The freeze protection. In Nebraska winters, an unprotected discharge line can freeze and lock up the entire system. We design every install with freeze protection in mind, deeper burial, downward slope to keep water from sitting in the pipe, and outlets that don't trap water at the discharge end.
The outlet. Where the water actually exits the system. Same options as other drainage solutions: a pop-up emitter for hidden discharge, a dry creek bed for visible discharge that doubles as a feature, a rain garden for environmentally friendly absorption, or a daylight outlet on a slope.
Distance from the house. The whole point is to get the discharge far enough from the foundation that the water can't soak back in and return to the sump pit. Minimum 10 feet for the discharge point, often more on flat lots.
The difference between a sump pump discharge system that works and one that doesn't usually comes down to two things: distance from the foundation and freeze protection.
Where We Route Sump Discharge
Best Routing Options for Sump Discharge
Pop-up emitters in the lawn. The most common solution for residential sump discharge. A buried pipe runs from the house to a pop-up emitter set flush with the lawn 15+ feet away. When the pump runs, the emitter opens and releases water. When the pump's off, it stays closed so mowers and debris can't damage it.
Dry creek beds. When the discharge point is visible or you want to turn the drainage path into a feature, terminating the sump line into a stone-lined dry creek bed makes the system look intentional. The creek carries the water from the discharge point to its final outlet.
Rain gardens. Sump pumps often run on a fairly consistent schedule (especially during wet seasons), making them a great water source for a rain garden. Native plants drink the water, the amended soil absorbs the rest, and the discharge becomes part of a living landscape feature.
Daylight outlets on slopes. If your property has natural slope, we can sometimes route the pipe to a point where it exits aboveground naturally. Cleanest option when topography supports it.
Dry wells. When there's no good surface outlet, a buried gravel pit lets the water dissipate into deeper soil. Used in flat yards or properties with significant constraints on where surface water can go.
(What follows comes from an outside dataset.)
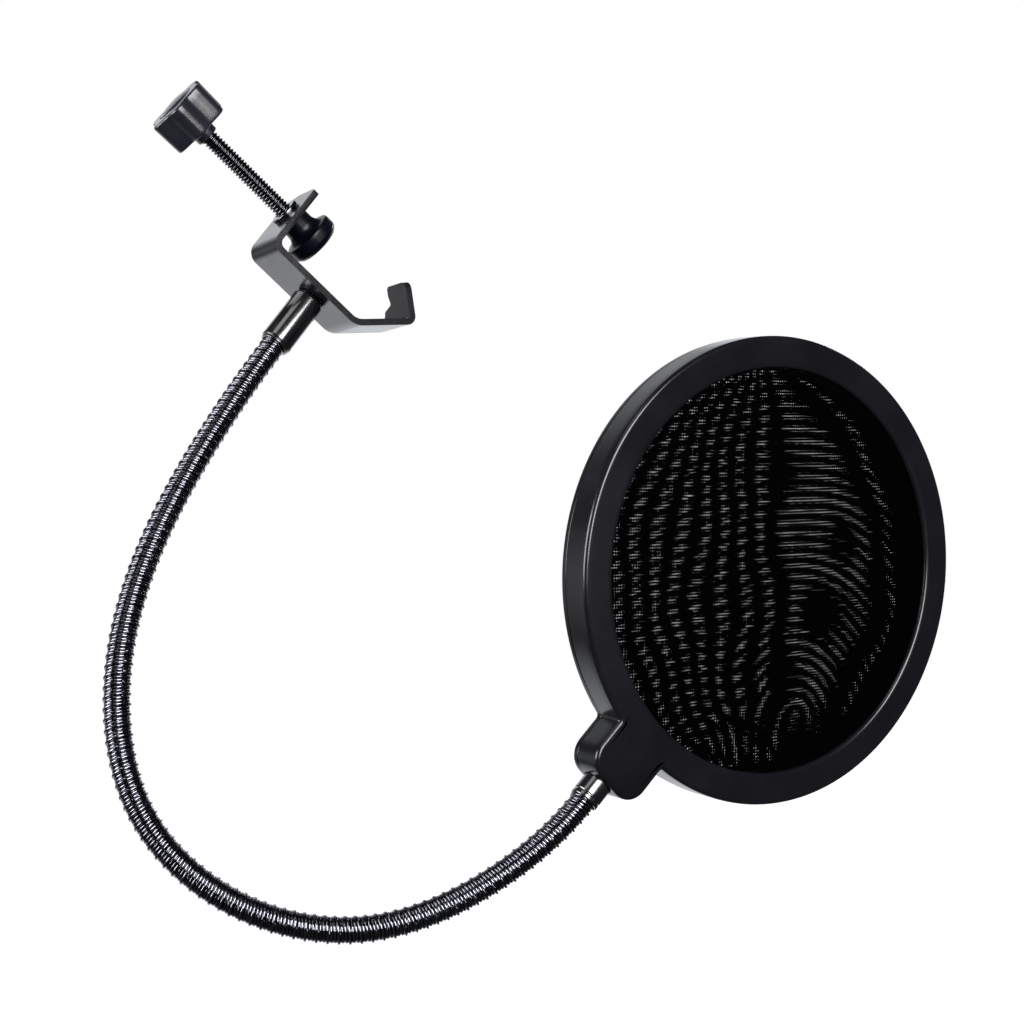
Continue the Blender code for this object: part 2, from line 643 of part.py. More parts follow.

Connection to existing drainage systems. If you already have downspout extensions or other drainage in place, we can sometimes tie the sump discharge into the same network. Sizing the network for sump volume is the key consideration, sump pumps push significantly more water than gutters during peak cycles.
The specific routing depends on your yard layout, the volume your pump moves, and what you want the discharge point to look like.
Our Install Process
How a Moku Sump Discharge Project Runs
Step 1: Watch the pump in action. When possible, we want to see the pump cycle to understand how much water it's moving and how often. The right discharge solution for a pump that runs twice a day is different from one that runs every 15 minutes during spring thaw.
Step 2: Plan the route. Map out the buried pipe path from the foundation to the outlet, accounting for slope, depth, freeze protection, and where the final discharge point should be. We'll show you the route before any trenching.
Step 3: Trench, pipe, connect, outlet. Trench from the foundation to the outlet point, install solid pipe on consistent downhill slope, connect to the existing house pipe with proper sealing and check valve, and install the outlet (pop-up emitter, dry creek, rain garden, or daylight outlet).
Step 4: Test and restore. Run the pump or pour water through the system to confirm flow, check for any leaks or back-pitch in the line, restore the turf with seed or sod, and walk through what to expect in cold weather. Most sump discharge projects take one to two days on site.